Start of DATASET EXCERPT
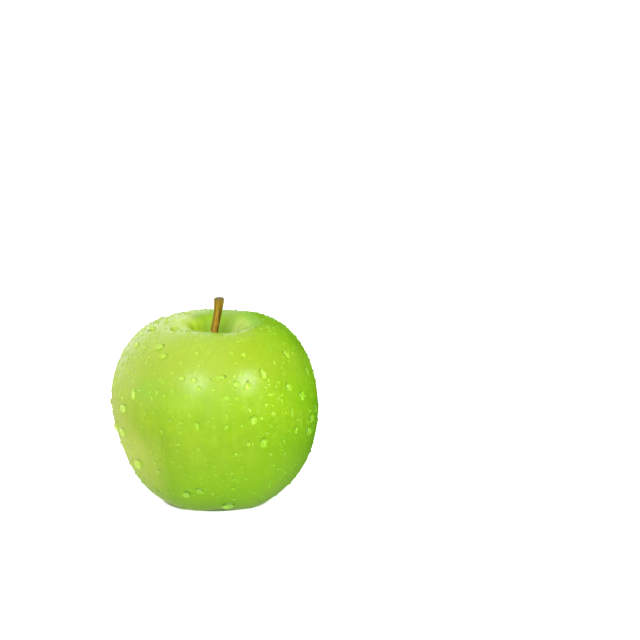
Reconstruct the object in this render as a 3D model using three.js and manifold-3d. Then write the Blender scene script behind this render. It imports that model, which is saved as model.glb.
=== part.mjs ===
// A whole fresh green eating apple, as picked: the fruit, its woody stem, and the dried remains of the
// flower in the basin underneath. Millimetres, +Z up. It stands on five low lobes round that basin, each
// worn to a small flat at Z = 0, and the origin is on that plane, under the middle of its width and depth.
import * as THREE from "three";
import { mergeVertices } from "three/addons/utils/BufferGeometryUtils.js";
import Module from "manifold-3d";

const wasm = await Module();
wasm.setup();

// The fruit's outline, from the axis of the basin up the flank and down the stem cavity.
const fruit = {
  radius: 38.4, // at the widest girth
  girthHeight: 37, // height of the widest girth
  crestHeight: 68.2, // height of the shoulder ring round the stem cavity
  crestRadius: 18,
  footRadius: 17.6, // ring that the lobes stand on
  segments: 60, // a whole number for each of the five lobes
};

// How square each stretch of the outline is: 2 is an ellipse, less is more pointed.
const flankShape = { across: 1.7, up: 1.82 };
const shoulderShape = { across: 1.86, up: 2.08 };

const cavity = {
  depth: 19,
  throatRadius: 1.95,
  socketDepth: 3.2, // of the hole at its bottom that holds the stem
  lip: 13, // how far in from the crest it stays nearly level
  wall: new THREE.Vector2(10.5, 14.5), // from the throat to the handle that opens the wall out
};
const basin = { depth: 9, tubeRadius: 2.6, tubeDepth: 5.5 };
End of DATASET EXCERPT
**WHAT TO WORK ON:**
Extract the complete listing verbatim.

**RESPONSE TO THIS TASK:**
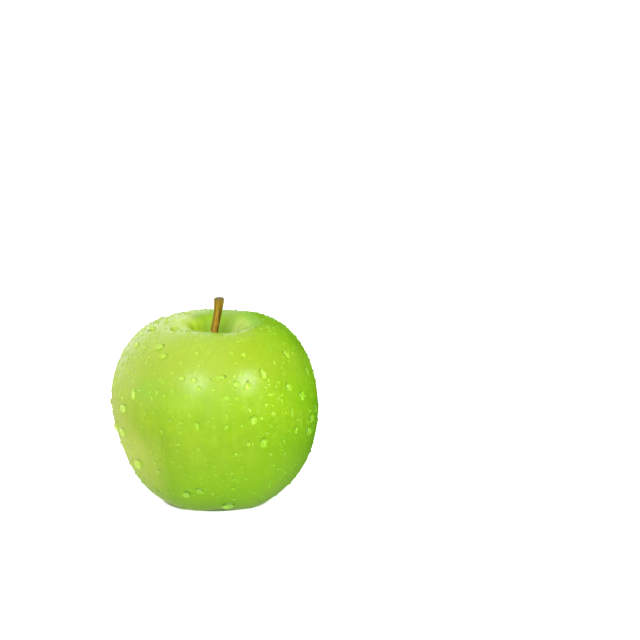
Reconstruct the object in this render as a 3D model using three.js and manifold-3d. Then write the Blender scene script behind this render. It imports that model, which is saved as model.glb.
=== part.mjs ===
// A whole fresh green eating apple, as picked: the fruit, its woody stem, and the dried remains of the
// flower in the basin underneath. Millimetres, +Z up. It stands on five low lobes round that basin, each
// worn to a small flat at Z = 0, and the origin is on that plane, under the middle of its width and depth.
import * as THREE from "three";
import { mergeVertices } from "three/addons/utils/BufferGeometryUtils.js";
import Module from "manifold-3d";

const wasm = await Module();
wasm.setup();

// The fruit's outline, from the axis of the basin up the flank and down the stem cavity.
const fruit = {
  radius: 38.4, // at the widest girth
  girthHeight: 37, // height of the widest girth
  crestHeight: 68.2, // height of the shoulder ring round the stem cavity
  crestRadius: 18,
  footRadius: 17.6, // ring that the lobes stand on
  segments: 60, // a whole number for each of the five lobes
};

// How square each stretch of the outline is: 2 is an ellipse, less is more pointed.
const flankShape = { across: 1.7, up: 1.82 };
const shoulderShape = { across: 1.86, up: 2.08 };

const cavity = {
  depth: 19,
  throatRadius: 1.95,
  socketDepth: 3.2, // of the hole at its bottom that holds the stem
  lip: 13, // how far in from the crest it stays nearly level
  wall: new THREE.Vector2(10.5, 14.5), // from the throat to the handle that opens the wall out
};
const basin = { depth: 9, tubeRadius: 2.6, tubeDepth: 5.5 };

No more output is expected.